Given problem >> Begin at the line containing "obj.data.transform(world)" and stop at the line containing "EMBLEM_BAR_HALF = 0.4"; copy those lines exactly, ends included, and nothing else.

### Data lines

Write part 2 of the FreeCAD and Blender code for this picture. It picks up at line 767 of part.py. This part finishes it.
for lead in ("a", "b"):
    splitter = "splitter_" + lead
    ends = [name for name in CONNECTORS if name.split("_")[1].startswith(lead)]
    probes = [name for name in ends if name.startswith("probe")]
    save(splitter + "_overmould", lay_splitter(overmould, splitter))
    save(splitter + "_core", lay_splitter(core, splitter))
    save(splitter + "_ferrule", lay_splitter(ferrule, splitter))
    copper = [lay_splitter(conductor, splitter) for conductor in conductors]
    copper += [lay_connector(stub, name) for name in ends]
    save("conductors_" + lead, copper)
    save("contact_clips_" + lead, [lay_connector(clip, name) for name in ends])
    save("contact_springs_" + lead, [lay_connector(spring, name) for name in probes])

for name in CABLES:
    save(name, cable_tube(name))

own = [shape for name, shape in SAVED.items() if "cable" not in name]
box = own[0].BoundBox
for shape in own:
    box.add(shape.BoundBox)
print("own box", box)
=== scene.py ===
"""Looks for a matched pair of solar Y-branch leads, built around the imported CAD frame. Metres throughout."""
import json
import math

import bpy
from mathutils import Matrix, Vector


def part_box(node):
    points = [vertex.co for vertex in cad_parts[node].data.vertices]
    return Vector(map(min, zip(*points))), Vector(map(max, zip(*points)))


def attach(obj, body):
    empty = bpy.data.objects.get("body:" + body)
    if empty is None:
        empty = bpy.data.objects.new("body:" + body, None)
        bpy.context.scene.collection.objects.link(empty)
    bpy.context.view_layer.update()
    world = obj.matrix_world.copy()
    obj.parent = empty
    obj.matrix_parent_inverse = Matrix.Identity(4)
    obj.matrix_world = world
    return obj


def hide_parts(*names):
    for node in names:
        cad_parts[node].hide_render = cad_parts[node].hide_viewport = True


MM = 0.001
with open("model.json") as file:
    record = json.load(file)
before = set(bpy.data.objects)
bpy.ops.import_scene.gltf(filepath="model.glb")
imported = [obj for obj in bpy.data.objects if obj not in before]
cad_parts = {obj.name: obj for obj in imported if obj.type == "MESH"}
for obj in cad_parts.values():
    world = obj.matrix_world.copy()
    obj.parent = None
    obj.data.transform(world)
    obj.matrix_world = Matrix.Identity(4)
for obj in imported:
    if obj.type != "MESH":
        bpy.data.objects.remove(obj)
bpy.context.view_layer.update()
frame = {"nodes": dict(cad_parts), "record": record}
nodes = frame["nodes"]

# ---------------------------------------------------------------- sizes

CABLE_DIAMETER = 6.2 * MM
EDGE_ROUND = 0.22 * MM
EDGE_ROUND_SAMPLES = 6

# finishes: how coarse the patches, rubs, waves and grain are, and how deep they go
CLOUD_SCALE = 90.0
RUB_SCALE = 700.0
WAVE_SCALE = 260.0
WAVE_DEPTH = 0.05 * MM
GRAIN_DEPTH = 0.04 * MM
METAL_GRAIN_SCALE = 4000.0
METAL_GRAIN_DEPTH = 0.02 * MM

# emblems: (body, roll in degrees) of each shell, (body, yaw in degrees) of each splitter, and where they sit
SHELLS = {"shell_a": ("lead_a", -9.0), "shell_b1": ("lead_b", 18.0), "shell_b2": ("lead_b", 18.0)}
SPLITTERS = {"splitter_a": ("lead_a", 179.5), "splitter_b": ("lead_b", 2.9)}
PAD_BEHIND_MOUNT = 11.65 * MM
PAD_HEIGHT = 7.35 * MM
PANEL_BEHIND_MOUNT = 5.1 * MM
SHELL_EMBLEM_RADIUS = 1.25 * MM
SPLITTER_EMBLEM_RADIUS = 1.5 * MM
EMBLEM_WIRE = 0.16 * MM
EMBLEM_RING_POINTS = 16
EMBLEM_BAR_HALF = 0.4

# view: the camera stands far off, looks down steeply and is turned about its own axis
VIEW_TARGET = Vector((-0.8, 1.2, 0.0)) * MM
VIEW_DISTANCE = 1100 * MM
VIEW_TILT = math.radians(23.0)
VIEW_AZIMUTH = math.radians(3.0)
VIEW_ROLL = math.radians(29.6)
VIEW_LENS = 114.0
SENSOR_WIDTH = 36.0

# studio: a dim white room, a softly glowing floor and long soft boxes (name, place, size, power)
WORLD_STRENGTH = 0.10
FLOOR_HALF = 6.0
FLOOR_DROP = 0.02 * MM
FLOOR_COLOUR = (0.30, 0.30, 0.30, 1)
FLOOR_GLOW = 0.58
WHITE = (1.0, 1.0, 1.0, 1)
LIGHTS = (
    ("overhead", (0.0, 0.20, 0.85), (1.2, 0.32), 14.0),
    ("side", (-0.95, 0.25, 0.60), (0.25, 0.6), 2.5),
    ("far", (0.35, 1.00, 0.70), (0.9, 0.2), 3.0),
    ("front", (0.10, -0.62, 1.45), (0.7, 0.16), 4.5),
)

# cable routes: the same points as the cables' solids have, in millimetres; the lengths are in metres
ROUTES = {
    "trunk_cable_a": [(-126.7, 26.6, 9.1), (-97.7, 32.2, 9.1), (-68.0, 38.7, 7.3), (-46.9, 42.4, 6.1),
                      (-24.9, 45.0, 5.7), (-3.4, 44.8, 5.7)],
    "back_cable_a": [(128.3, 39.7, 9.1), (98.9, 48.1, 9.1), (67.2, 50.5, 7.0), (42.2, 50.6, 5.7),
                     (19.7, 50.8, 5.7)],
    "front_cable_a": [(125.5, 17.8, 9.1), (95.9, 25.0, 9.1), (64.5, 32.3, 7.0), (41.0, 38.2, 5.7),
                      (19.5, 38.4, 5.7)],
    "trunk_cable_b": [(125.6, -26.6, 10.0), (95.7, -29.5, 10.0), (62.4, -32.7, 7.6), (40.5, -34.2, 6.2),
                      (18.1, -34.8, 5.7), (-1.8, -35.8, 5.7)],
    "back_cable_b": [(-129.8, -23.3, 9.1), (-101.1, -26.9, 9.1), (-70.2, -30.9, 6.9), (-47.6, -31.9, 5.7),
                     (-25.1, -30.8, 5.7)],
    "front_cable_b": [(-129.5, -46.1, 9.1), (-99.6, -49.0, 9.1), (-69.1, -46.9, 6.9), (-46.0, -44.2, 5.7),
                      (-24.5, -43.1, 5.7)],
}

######

Result >>
    obj.data.transform(world)
    obj.matrix_world = Matrix.Identity(4)
for obj in imported:
    if obj.type != "MESH":
        bpy.data.objects.remove(obj)
bpy.context.view_layer.update()
frame = {"nodes": dict(cad_parts), "record": record}
nodes = frame["nodes"]

# ---------------------------------------------------------------- sizes

CABLE_DIAMETER = 6.2 * MM
EDGE_ROUND = 0.22 * MM
EDGE_ROUND_SAMPLES = 6

# finishes: how coarse the patches, rubs, waves and grain are, and how deep they go
CLOUD_SCALE = 90.0
RUB_SCALE = 700.0
WAVE_SCALE = 260.0
WAVE_DEPTH = 0.05 * MM
GRAIN_DEPTH = 0.04 * MM
METAL_GRAIN_SCALE = 4000.0
METAL_GRAIN_DEPTH = 0.02 * MM

# emblems: (body, roll in degrees) of each shell, (body, yaw in degrees) of each splitter, and where they sit
SHELLS = {"shell_a": ("lead_a", -9.0), "shell_b1": ("lead_b", 18.0), "shell_b2": ("lead_b", 18.0)}
SPLITTERS = {"splitter_a": ("lead_a", 179.5), "splitter_b": ("lead_b", 2.9)}
PAD_BEHIND_MOUNT = 11.65 * MM
PAD_HEIGHT = 7.35 * MM
PANEL_BEHIND_MOUNT = 5.1 * MM
SHELL_EMBLEM_RADIUS = 1.25 * MM
SPLITTER_EMBLEM_RADIUS = 1.5 * MM
EMBLEM_WIRE = 0.16 * MM
EMBLEM_RING_POINTS = 16
EMBLEM_BAR_HALF = 0.4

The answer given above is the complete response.